Report how many lines hold the string "scene". Give the number and nothing else.

··········

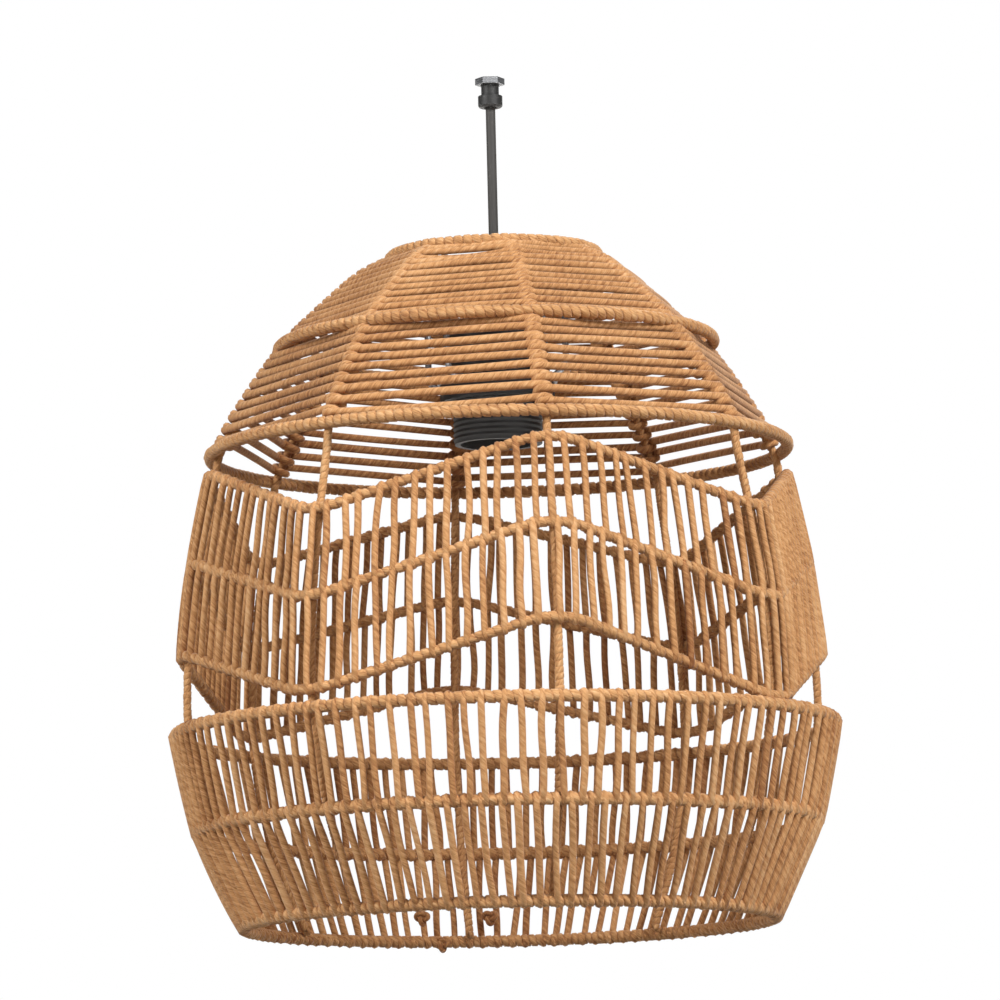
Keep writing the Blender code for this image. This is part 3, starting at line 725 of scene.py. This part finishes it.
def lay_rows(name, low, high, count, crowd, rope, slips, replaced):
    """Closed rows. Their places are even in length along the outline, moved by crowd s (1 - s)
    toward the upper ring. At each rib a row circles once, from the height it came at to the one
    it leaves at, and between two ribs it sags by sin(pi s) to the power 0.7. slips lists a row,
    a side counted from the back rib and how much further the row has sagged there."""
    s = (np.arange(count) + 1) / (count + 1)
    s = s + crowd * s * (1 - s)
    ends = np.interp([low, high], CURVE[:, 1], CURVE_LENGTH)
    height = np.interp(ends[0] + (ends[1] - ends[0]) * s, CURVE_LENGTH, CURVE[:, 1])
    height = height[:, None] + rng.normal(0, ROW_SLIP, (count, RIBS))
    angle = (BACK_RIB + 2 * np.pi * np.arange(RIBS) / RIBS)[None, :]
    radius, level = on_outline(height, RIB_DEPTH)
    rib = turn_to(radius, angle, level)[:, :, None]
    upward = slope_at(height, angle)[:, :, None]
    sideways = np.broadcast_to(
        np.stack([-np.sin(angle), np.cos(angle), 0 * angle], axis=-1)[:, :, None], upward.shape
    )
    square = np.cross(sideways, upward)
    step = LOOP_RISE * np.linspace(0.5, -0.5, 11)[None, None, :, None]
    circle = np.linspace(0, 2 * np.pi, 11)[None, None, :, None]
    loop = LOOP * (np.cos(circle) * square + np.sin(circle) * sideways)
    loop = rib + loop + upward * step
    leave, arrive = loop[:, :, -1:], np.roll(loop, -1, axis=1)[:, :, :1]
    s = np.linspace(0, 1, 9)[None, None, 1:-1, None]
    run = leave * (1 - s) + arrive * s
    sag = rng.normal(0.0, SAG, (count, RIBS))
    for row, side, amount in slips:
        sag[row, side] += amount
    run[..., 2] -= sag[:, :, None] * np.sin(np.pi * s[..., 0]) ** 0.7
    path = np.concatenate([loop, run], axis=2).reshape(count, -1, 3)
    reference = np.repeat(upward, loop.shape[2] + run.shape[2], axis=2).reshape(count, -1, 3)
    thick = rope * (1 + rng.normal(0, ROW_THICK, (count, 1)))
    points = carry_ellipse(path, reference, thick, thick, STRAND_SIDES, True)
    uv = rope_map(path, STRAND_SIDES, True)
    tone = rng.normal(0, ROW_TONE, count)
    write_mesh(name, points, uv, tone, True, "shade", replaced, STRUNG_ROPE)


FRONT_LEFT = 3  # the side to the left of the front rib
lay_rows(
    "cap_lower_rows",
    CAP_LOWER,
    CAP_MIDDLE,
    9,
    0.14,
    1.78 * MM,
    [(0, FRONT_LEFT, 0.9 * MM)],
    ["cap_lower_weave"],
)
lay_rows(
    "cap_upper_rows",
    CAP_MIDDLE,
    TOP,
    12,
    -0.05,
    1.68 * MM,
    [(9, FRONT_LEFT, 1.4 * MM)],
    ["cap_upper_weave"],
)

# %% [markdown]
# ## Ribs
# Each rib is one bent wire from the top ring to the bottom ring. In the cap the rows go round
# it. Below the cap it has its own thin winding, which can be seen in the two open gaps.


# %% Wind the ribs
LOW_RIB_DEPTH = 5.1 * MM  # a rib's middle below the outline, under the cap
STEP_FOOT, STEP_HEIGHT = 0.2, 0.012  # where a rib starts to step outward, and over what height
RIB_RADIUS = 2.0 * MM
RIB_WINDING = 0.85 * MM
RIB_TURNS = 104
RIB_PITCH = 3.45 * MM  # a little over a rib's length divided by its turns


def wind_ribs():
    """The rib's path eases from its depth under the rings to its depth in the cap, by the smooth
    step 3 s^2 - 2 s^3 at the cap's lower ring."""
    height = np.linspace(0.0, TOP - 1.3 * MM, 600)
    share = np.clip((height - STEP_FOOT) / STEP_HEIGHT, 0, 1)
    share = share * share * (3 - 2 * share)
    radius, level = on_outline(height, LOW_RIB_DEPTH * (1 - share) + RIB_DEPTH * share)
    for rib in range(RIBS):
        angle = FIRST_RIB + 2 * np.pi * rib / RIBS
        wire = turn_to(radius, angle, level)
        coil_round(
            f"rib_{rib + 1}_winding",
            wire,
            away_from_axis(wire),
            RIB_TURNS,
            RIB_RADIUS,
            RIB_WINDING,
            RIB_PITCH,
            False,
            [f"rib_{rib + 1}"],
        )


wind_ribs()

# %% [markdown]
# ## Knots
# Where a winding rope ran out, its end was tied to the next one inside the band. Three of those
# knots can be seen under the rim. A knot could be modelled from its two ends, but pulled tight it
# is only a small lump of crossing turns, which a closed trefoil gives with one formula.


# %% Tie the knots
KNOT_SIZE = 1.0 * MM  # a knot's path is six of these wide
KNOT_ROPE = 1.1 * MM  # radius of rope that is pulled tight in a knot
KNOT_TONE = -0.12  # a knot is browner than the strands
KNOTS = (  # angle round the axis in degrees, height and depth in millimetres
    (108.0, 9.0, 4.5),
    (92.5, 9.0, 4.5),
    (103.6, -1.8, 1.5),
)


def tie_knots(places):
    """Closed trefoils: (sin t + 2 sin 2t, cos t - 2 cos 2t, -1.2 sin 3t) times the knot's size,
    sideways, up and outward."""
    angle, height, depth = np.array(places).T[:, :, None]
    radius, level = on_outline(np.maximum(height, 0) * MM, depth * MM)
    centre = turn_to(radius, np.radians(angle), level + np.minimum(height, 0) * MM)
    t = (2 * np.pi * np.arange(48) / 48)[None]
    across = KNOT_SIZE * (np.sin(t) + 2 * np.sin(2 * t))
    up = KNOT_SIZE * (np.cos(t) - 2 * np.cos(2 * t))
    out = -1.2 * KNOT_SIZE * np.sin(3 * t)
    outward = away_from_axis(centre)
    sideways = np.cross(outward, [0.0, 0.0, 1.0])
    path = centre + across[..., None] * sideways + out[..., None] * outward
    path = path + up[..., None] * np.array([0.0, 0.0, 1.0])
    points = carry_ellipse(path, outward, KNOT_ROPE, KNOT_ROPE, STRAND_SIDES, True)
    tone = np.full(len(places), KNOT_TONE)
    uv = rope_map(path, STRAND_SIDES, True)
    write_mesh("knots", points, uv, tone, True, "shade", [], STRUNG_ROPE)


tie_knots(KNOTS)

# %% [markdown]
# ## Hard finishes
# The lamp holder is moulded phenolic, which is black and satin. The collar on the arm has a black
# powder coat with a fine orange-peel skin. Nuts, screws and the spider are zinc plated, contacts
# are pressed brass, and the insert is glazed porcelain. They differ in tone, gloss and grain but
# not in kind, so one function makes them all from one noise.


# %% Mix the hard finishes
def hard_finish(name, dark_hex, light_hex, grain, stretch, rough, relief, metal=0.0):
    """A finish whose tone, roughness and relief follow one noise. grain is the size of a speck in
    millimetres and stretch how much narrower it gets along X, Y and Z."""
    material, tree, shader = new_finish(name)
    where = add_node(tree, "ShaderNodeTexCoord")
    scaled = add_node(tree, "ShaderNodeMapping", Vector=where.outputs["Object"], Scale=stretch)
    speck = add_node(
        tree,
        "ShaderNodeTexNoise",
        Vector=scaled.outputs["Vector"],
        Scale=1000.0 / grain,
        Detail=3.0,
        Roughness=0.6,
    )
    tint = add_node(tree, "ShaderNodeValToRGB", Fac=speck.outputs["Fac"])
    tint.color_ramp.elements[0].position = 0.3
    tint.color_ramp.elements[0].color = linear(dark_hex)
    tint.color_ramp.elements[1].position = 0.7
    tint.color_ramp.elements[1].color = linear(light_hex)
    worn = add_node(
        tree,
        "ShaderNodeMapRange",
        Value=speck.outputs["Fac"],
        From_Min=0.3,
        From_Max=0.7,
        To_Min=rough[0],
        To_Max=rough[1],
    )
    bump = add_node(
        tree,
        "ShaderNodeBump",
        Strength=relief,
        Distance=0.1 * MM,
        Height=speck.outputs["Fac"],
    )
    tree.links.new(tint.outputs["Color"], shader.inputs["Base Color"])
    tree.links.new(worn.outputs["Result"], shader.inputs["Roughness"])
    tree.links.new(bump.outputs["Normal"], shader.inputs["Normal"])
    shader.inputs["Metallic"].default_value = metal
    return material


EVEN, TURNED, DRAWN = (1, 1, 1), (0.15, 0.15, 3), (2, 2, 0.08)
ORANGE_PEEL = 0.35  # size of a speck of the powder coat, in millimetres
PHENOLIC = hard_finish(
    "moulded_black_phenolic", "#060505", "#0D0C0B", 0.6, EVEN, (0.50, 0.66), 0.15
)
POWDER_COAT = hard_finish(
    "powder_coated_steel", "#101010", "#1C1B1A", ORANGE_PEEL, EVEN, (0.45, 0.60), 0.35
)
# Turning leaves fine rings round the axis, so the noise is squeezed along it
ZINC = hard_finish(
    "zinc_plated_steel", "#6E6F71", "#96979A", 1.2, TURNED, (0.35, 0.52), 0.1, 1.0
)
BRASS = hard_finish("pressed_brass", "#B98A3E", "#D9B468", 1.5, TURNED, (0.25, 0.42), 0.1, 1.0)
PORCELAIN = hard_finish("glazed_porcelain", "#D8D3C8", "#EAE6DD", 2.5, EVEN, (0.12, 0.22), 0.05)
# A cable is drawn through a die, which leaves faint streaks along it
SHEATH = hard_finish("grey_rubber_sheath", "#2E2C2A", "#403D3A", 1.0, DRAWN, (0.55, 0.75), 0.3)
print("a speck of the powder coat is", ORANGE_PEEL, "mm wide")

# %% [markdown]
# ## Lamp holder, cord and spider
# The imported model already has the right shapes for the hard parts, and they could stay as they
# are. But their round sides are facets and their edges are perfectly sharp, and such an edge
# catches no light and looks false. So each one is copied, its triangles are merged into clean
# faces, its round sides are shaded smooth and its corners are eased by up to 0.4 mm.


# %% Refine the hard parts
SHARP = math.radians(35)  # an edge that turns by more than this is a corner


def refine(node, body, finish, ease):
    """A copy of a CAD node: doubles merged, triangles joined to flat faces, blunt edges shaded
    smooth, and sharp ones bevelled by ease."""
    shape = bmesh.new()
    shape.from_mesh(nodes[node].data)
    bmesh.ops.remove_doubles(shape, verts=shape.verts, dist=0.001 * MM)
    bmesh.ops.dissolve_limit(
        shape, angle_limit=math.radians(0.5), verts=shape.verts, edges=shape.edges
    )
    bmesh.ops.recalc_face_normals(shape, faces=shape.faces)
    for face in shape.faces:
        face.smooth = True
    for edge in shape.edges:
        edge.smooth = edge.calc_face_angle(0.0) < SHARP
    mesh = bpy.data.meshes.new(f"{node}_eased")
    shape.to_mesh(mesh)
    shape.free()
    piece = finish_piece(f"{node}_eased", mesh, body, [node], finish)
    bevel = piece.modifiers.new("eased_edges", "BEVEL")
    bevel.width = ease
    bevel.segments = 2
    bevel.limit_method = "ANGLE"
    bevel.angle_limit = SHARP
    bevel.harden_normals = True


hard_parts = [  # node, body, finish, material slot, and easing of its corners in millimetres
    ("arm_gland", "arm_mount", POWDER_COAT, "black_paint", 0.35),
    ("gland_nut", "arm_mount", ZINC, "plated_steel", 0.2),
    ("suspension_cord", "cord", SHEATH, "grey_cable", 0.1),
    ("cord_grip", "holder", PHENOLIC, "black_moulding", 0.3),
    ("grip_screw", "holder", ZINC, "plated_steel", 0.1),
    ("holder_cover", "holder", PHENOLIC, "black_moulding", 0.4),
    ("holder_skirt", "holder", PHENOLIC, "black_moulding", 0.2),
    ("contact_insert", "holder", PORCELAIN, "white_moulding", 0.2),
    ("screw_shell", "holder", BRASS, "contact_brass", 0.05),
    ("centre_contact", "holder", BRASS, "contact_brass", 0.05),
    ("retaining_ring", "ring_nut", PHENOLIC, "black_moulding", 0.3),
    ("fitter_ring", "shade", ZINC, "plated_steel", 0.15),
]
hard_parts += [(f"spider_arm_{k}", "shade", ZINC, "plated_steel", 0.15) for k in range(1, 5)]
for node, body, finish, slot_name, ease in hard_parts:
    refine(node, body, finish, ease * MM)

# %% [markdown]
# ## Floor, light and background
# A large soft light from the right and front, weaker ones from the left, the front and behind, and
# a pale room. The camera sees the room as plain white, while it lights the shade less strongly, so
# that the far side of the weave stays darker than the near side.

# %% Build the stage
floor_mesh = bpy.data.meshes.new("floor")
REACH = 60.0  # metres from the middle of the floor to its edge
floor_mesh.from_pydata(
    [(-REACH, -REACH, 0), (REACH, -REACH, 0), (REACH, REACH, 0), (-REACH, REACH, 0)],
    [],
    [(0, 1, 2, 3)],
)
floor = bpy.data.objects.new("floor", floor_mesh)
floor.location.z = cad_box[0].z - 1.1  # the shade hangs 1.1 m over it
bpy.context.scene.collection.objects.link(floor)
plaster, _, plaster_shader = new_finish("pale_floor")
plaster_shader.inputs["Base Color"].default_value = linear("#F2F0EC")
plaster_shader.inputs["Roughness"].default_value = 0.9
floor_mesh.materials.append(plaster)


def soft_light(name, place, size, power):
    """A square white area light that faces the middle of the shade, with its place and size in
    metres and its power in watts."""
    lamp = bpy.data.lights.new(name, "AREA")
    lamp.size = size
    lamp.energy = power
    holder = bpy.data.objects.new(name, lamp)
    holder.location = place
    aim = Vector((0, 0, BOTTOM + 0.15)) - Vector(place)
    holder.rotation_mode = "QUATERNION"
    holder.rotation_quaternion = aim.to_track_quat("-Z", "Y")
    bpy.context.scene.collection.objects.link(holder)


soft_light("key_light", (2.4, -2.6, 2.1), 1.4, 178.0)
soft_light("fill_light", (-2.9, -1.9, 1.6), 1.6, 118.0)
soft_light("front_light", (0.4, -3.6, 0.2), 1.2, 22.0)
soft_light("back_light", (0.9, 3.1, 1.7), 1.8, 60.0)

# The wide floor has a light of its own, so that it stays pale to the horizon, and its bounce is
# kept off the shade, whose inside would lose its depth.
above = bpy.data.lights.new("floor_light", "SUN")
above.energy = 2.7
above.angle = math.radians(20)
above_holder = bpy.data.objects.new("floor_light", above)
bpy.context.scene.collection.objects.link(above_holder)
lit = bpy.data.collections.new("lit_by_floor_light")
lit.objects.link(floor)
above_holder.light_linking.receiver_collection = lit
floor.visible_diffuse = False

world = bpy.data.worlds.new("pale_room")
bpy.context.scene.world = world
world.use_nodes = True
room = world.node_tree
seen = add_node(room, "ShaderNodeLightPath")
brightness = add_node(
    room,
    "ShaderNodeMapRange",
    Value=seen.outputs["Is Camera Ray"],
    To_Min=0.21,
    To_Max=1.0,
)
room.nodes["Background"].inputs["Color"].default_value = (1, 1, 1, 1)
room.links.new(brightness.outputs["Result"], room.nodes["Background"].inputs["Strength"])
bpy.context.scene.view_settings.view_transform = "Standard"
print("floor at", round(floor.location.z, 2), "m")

··········

▶ CORRECT RESULT: 6